Yes, we are moving to 4.19 but are also supporting 4.14 till Jan 2020 (so production environment will still contain 4.14 kernel)
If you are already moving to 4.19, this seems like a good as reason as any (hint, I can give you more) to move off of 4.14 at this point in time. There's no real need to keep 4.14 around, given that you don't have any out-of-tree code in your kernels, so all should be simple to just update the next reboot, right?
Based on the past experiences, major kernel upgrade sometime introduces new regressions as well. So while we are working to roll out kernel 4.19, it may not be a practical solution for all the users.
thanks,
greg k-h
Thanks, Vaibhav
On Tue, Apr 30, 2019 at 01:41:16PM -0700, Vaibhav Rustagi wrote:
On Wed, Apr 24, 2019 at 11:53 AM Greg KH gregkh@linuxfoundation.org wrote:
A: Because it messes up the order in which people normally read text. Q: Why is top-posting such a bad thing? A: Top-posting. Q: What is the most annoying thing in e-mail?
A: No. Q: Should I include quotations after my reply?
http://daringfireball.net/2007/07/on_top
On Wed, Apr 24, 2019 at 10:35:51AM -0700, Vaibhav Rustagi wrote:
Apologies for sending a non-plain text e-mail previously.
This issue is encountered in the actual production environment by our customers where they are constantly creating containers and tearing them down (using kubernetes for the workload). Kubernetes constantly reads the memory.stat file for accounting memory information and over time (around a week) the memcg's got accumulated and the response time for reading memory.stat increases and customer applications get affected.
Please define "affected". Their apps still run properly, so all should be fine, it would be kubernetes that sees the slowdowns, not the application. How exactly does this show up to an end-user?
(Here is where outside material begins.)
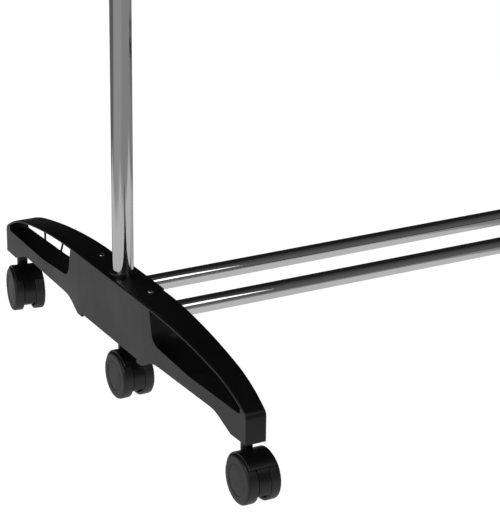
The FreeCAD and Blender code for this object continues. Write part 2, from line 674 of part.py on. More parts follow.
left_leg, left_housing = leg(), bar_housing()
for name, side in sides.items():
    add(name + "_leg", at_post(left_leg, side))
    add(name + "_bar_housing", at_post(left_housing, side))
    add(name + "_post", at_post(post(), side))
    add(name + "_collar", at_post(collar(), side))
    add(name + "_clamp_knob", at_post(clamp_knob(), side))
    add(name + "_clamp_screw", at_post(clamp_screw(), side))
    add(name + "_upper_tube", at_post(inner_tube(), side))
    add(name + "_tube_guide", at_post(tube_guide(), side))
    add(name + "_rail_fitting", at_post(rail_fitting(), side))
    add(name + "_rail_cap", at_post(rail_cap(), side))
    add("clamp_nuts", at_post(clamp_nut(), side))
    add("post_bolts", at_post(post_bolt(), side))
    add("housing_screws", *[at_post(housing_screw(y), side)
                            for y in housing_screw_ys])
    add("bar_screws", *[at_post(bar_screw(y), side)
                        for y in bar_ys])
    add("fitting_screws", *[at_post(fitting_screw(seat), side)
                            for seat in fitting_screw_seats()])
    for place, y in caster_ys.items():
        here = V(side * post_pitch / 2, post_y + y, 0)
        turn = side * caster_turns[place]
        caster = name + "_" + place
        made = {"_caster_body": caster_body(), "_axle": axle(),
                "_wheel_left": wheel(-1), "_wheel_right": wheel(1)}
        for ending, shape in made.items():
            shape.rotate(V(0, 0, 0), Z_AXIS, turn)
            shape.translate(here)
            add(caster + ending, shape)
        for node, shape in (("caster_stems", stem()), ("stem_sockets", socket())):
            shape.translate(here)
            add(node, shape)
add("front_lower_bar", lower_bar(-bar_spacing / 2))
add("rear_lower_bar", lower_bar(bar_spacing / 2))
add("hanging_rail", hanging_rail())

os.makedirs("parts", exist_ok=True)
for node, shapes in sorted(parts.items()):
    shape = shapes[0] if len(shapes) == 1 else Part.makeCompound(shapes)
    shape.exportStep(os.path.join("parts", node + ".step"))
    box_now = shape.BoundBox
    print(node, "solids", len(shape.Solids), "valid", shape.isValid(),
          "size", round(box_now.XLength, 1), round(box_now.YLength, 1), round(box_now.ZLength, 1))
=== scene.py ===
import json

import bmesh
import bpy
import numpy as np
from mathutils import Matrix, Vector


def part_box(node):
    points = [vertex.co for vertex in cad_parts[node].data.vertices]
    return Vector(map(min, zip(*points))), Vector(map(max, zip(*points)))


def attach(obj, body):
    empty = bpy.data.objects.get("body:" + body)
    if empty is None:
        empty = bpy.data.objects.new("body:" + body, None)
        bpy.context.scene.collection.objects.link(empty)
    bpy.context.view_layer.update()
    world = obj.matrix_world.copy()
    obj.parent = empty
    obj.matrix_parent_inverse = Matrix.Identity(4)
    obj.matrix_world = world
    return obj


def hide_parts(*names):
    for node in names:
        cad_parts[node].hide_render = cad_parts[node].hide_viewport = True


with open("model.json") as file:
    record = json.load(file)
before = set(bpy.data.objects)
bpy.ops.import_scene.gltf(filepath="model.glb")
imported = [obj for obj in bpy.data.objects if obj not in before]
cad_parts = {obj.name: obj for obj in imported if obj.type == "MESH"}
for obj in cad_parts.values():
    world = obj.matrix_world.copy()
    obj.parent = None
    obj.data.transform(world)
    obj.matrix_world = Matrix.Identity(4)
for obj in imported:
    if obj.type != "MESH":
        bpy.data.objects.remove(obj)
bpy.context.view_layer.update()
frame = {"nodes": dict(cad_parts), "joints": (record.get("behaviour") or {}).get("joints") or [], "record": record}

# A garment rail on two arched legs: chromed tubes, black moulded plastic and twin-wheel casters.
# Everything is in metres. Places come from the frame's own boxes.
nodes = frame["nodes"]
bodyOf = {node: body for body, group in frame["record"]["behaviour"]["bodies"].items() for node in group}
slotOf = {part["node"]: part["material_slot"] for part in frame["record"]["subparts"]}
jointOf = {joint["child"]: joint for joint in frame["joints"]}
mm = 0.001
mergeWithin = 1e-6
sideSigns = {"left": -1, "right": 1}
casterPlaces = ("front", "middle", "rear")
print("frame loaded:", len(nodes), "nodes")


# Surfaces: every piece is a grid of points worked out as whole arrays

def meshFromGrid(name, grid, wrapRows):
    # Point (i, j) joins (i+1, j), (i+1, j+1) and (i, j+1) in one quad. Columns always close on themselves
    rows, columns = grid.shape[:2]
    index = np.arange(rows * columns).reshape(rows, columns)
    down, across = np.roll(index, -1, axis=0), np.roll(index, -1, axis=1)
    quads = np.stack([index, down, np.roll(down, -1, axis=1), across], axis=-1)
    quads = quads[: rows if wrapRows else rows - 1].reshape(-1, 4)
    mesh = bpy.data.meshes.new(name)
    mesh.vertices.add(rows * columns)
    mesh.vertices.foreach_set("co", grid.astype(np.float32).ravel())
    mesh.loops.add(quads.size)
    mesh.loops.foreach_set("vertex_index", quads.astype(np.int32).ravel())
    mesh.polygons.add(len(quads))
    mesh.polygons.foreach_set("loop_start", np.arange(0, quads.size, 4, dtype=np.int32))
    mesh.update(calc_edges=True)
    return mesh


def closeAndFaceOut(mesh, sharpAngle):
    work = bmesh.new()
    work.from_mesh(mesh)
    bmesh.ops.remove_doubles(work, verts=work.verts, dist=mergeWithin)  # closes the poles
    bmesh.ops.recalc_face_normals(work, faces=work.faces)
    work.to_mesh(mesh)
    work.free()
    mesh.polygons.foreach_set("use_smooth", np.ones(len(mesh.polygons), dtype=bool))
    mesh.set_sharp_from_angle(angle=np.radians(sharpAngle))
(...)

Over time as the zombie cgroups get accumulated, kubelet (process doing frequent memory.stat) becomes more cpu resource intensive and all other user containers running on the same machine will starve for cpu. It affects the user containers in at-least 2 ways that we know of: (1) User experience liveness probe failures where there applications are not completed in expected amount of time.
"expected amount of time" is interesting to claim in a shared environment :)
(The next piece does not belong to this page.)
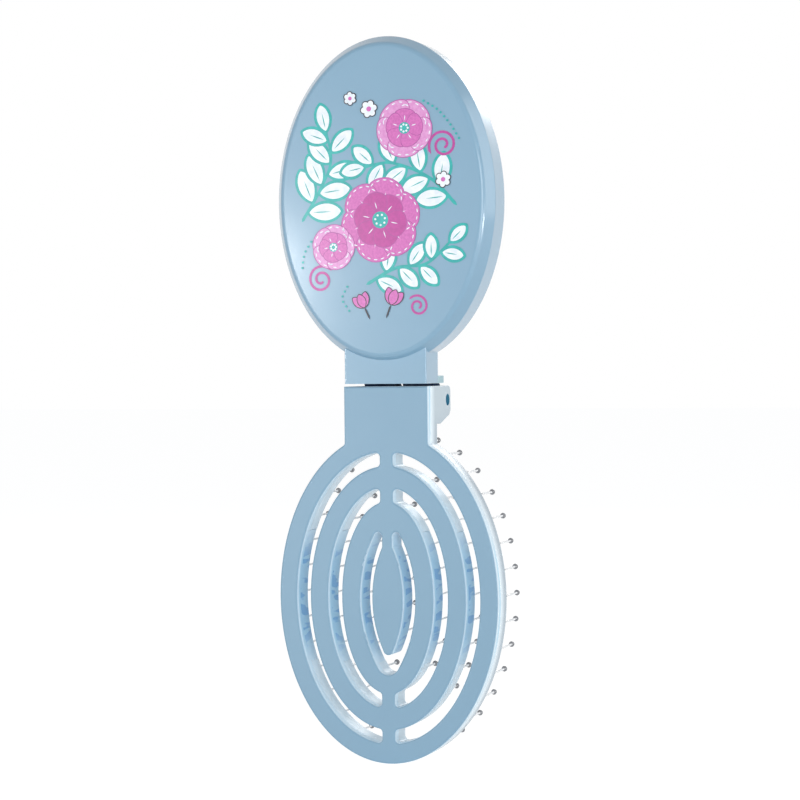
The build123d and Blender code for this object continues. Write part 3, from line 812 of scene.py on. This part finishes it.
def daisy(sheet, middle, radius, turn):
    """A small white daisy with a fine black edge."""
    middle = Vector(middle) * MM
    length = radius * MM
    for ink, grow in (("black", FINE_LINE), ("white", 0.0)):
        for i in range(DAISY_PETALS):
            angle = turn + 2 * math.pi * i / DAISY_PETALS
            sheet.blade(ink, middle, angle, length, DAISY_WIDTH * length, DAISY_PETAL, grow)
    sheet.dot("pink", middle, DAISY_HEART * length)


def tulip(sheet, base, turn, size):
    """A small pink tulip of three pointed petals with a fine black edge, the middle one shorter."""
    base = Vector(base) * MM
    stalk_end = base - heading(turn) * TULIP_STALK * size * MM
    sheet.stroke("black", [base.lerp(stalk_end, step / 4) for step in range(5)], STALK_HALF_WIDTH)
    for splay in TULIP_SPLAYS:
        length = size * MM * (1.0 if splay else MIDDLE_PETAL)
        sheet.blade("black", base, turn + splay, length, TULIP_WIDTH * size * MM, TULIP_PETAL, FINE_LINE)
        sheet.blade("pink", base, turn + splay, length, TULIP_WIDTH * size * MM, TULIP_PETAL)


def print_lid(inks):
    """The layout of the print, in millimetres from the lid's middle."""
    sheet = Print()
    leafy_stem(sheet, [(-21, -5), (-16.5, 2), (-13, 10), (-14.5, 18.5)], 8.4, 2.1, 9)
    leafy_stem(sheet, [(20, -2), (13, 5), (3, 9), (-5, 8)], 7.6, 2.0, 9, -1)
    leafy_stem(sheet, [(-4, -21), (4, -17), (12, -16), (19, -10)], 6.6, 1.7, 8)
    sheet.stroke("magenta", curl((16.5, 13), 3.8, 0.6, -1.8), 0.32 * MM)
    sheet.stroke("magenta", curl((-16, -19.5), 3.6, 0.1, 1.8), 0.32 * MM)
    sheet.stroke("magenta", curl((9.5, -26.5), 2.8, 0.4, -1.6), 0.28 * MM)
    sheet.dotted_paths.append(curve([(11.5, 24), (15, 21.8), (18, 18.5), (20.6, 14.5)]))
    sheet.dotted_paths.append(curve([(-18.5, -10), (-20.4, -13), (-21, -16.5)]))
    sheet.dotted_paths.append(curve([(-9, -21.4), (-10.4, -24.4), (-8.6, -27.4)]))
    blossom(sheet, (0, -5), 10.5, 6, 0.3, ("pink", "magenta", "teal"))
    blossom(sheet, (6.5, 17.5), 7.2, 5, 0.9, ("pale_pink", "pink", "teal"))
    blossom(sheet, (-12.5, -11.5), 5.6, 5, 0.1, ("pale_pink", "pink", "teal"))
    daisy(sheet, (-2.8, 22.6), 2.1, 0.2)
    daisy(sheet, (-7.8, 25.4), 1.6, 0.6)
    daisy(sheet, (16.5, 4.5), 1.9, 0.4)
    tulip(sheet, (2.5, -26), 1.2, 4.2)
    tulip(sheet, (-4.5, -26.6), 2.0, 3.8)
    sheet.finish(inks)


# ---------------------------------------------------------------- stage

def seen_directly(tree):
    """1 where the camera looks, straight on or by way of gloss or glass, and 0 for the light itself."""
    seen = add_node(tree, "ShaderNodeLightPath").outputs
    direct = add_node(tree, "ShaderNodeMath", {0: seen["Is Camera Ray"], 1: seen["Is Glossy Ray"]},
                      operation="MAXIMUM")
    through = add_node(tree, "ShaderNodeMath", {0: direct.outputs[0], 1: seen["Is Transmission Ray"]},
                       operation="MAXIMUM")
    return through.outputs[0]


def lay_floor():
    """A softly lit white floor that keeps a faint shadow: what the camera sees is mostly its own
    white, and partly the light on it."""
    finish, tree = new_finish("studio_paper")
    bounce = add_node(tree, "ShaderNodeBsdfDiffuse", {"Color": linear("#E8E8E8")})
    lit = add_node(tree, "ShaderNodeEmission", {"Color": linear("#FFFFFF"), "Strength": FLOOR_LIGHT})
    paper = add_node(tree, "ShaderNodeAddShader", {0: bounce.outputs[0], 1: lit.outputs[0]})
    shaded = add_node(tree, "ShaderNodeBsdfDiffuse", {"Color": linear("#A0A0A0")})
    glow = add_node(tree, "ShaderNodeEmission", {"Color": linear("#FFFFFF"), "Strength": FLOOR_SEEN})
    shown = add_node(tree, "ShaderNodeAddShader", {0: shaded.outputs[0], 1: glow.outputs[0]})
    mixed = add_node(tree, "ShaderNodeMixShader", {
        0: seen_directly(tree), 1: paper.outputs[0], 2: shown.outputs[0]})
    add_node(tree, "ShaderNodeOutputMaterial", {"Surface": mixed.outputs[0]})
    corners = [(x * FLOOR_HALF, y * FLOOR_HALF, FLOOR_Z) for x, y in ((-1, -1), (1, -1), (1, 1), (-1, 1))]
    floor = mesh_object("studio_floor", corners, faces=[(0, 1, 2, 3)])
    floor.data.materials.append(finish)


def light_room():
    """White all round for what the camera, the gloss and the glass see, and a gentler fill light."""
    world = bpy.data.worlds.new("studio")
    bpy.context.scene.world = world
    world.use_nodes = True
    tree = world.node_tree
    tree.nodes.clear()
    fill = add_node(tree, "ShaderNodeBackground", {"Color": linear("#F6FAFF"), "Strength": FILL_LIGHT})
    white = add_node(tree, "ShaderNodeBackground", {"Color": linear("#FFFFFF"), "Strength": 1.0})
    mixed = add_node(tree, "ShaderNodeMixShader", {
        0: seen_directly(tree), 1: fill.outputs[0], 2: white.outputs[0]})
    add_node(tree, "ShaderNodeOutputWorld", {"Surface": mixed.outputs[0]})


def bearing(azimuth, elevation):
    """The step of one metre from the middle of the brush towards an azimuth and an elevation."""
    turn = math.radians(azimuth)
    rise = math.radians(elevation)
    return Vector((math.sin(turn) * math.cos(rise), -math.cos(turn) * math.cos(rise), math.sin(rise)))


def hang_softbox(name, azimuth, elevation, distance, width, height, power):
    """A lamp that looks at the middle of the brush from an azimuth and an elevation."""
    lamp = bpy.data.lights.new(name, "AREA")
    lamp.shape = "RECTANGLE"
    lamp.size = width
    lamp.size_y = height
    lamp.energy = power
    back = bearing(azimuth, elevation)
    thing = bpy.data.objects.new(name, lamp)
    thing.location = Vector(CAMERA_AIM) + back * distance
    thing.rotation_euler = back.to_track_quat("Z", "Y").to_euler()
    bpy.context.scene.collection.objects.link(thing)


def set_camera():
    back = bearing(CAMERA_AZIMUTH, CAMERA_ELEVATION)
    right = Vector((0, 0, 1)).cross(back).normalized()
    up = back.cross(right)
    roll = math.radians(CAMERA_ROLL)
    rolled_right = right * math.cos(roll) + up * math.sin(roll)
    rolled_up = up * math.cos(roll) - right * math.sin(roll)
    data = bpy.data.cameras.new("camera")
    data.sensor_width = SENSOR
    data.lens = PIXELS_PER_MM * CAMERA_DISTANCE / MM / FRAME_PIXELS * SENSOR
    data.clip_start = CLIP[0]
    data.clip_end = CLIP[1]
    camera = bpy.data.objects.new("camera", data)
    place = Matrix((rolled_right, rolled_up, back)).transposed().to_4x4()
    place.translation = Vector(CAMERA_AIM) + back * CAMERA_DISTANCE
    camera.matrix_world = place
    bpy.context.scene.collection.objects.link(camera)
    bpy.context.scene.camera = camera


# ---------------------------------------------------------------- the scene

set_camera()
# The front plate's vent walls get painted light.
vented_blue = moulded_abs("moulded_abs_satin_blue_vented", "#82A6BD", "#7EA2BA", 0.45, 0.0, paints_vent_walls=True)
# The lid frame's blue is painted paler than the cover's, as painted light on its sides and flange, with
# painted shade on its hinge lugs.
frame_blue_lit_and_shaded = moulded_abs("moulded_abs_satin_blue_frame_lit_and_shaded", "#A6C4CA", "#A1BFC8", 0.5, 0.0,
                           hinge_shade_top=COVER_LOW.z)
lacquered_blue = moulded_abs("moulded_abs_lacquered_blue", "#7CA4BD", "#78A0BA", 0.4, 1.0)
CAD_FINISHES = {
    "brush_front_plate": vented_blue,
    "lid_frame": frame_blue_lit_and_shaded,
    "lid_cover": lacquered_blue,
    "bristle_carrier": milky_styrene(),
    "hinge_pin": turned_acetal(),
    "mirror_glass": silvered_glass(),
    "mirror_pad": foam_tape(),
}
for node_name, node_finish in CAD_FINISHES.items():
    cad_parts[node_name].material_slots[0].material = node_finish

plant_bristles(drawn_nylon(), dipped_epoxy())
print_lid({
    "teal": pad_ink("pad_ink_teal", "#2FB5B0", "#25A5A3", 1.5 * MM),
    "white": pad_ink("pad_ink_white", "#F4F8FC", "#E4EDF6", 2.0 * MM),
    "pink": pad_ink("pad_ink_pink", "#D873BE", "#C964B0", 0.6 * MM),
    "pale_pink": pad_ink("pad_ink_pale_pink", "#E3A3D6", "#D98CC9", 0.8 * MM),
    "magenta": pad_ink("pad_ink_magenta", "#C2479F", "#B54296", 0.7 * MM),
    "plum": pad_ink("pad_ink_plum", "#B454A0", "#A54C96", 0.9 * MM),
    "black": pad_ink("pad_ink_black", "#1B1622", "#262030", 0.9 * MM),
})

lay_floor()
light_room()
for lamp_name, lamp_values in SOFTBOXES.items():
    hang_softbox(lamp_name, *lamp_values)
bpy.context.scene.view_settings.view_transform = "Standard"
(2) new user jobs cannot be schedule,
Really? This slows down starting new processes? Or is this just slowing down your system overall?
There certainly is a possibilty of reducing the adverse affect at Kubernetes level as well, and we are investigating that as well. But, the kernel patches requested helps in not exacerbating the problem.
I understand this is a kernel issue, but if you see this happen, just updating to a modern kernel should be fine.
The repro steps mentioned previously was just used for testing the patches locally.
Yes, we are moving to 4.19 but are also supporting 4.14 till Jan 2020 (so production environment will still contain 4.14 kernel)
If you are already moving to 4.19, this seems like a good as reason as any (hint, I can give you more) to move off of 4.14 at this point in time. There's no real need to keep 4.14 around, given that you don't have any out-of-tree code in your kernels, so all should be simple to just update the next reboot, right?
Based on the past experiences, major kernel upgrade sometime introduces new regressions as well. So while we are working to roll out kernel 4.19, it may not be a practical solution for all the users.
If you are not doing the same exact testing senario for a new 4.14.y kernel release as you are doing for a move to 4.19.y, then your "roll out" process is broken.
Given that 4.19.y is now 6 months old, I would have expected any "new regressions" to have already been reported. Please just use a new kernel, and if you have regressions, we will work to address them.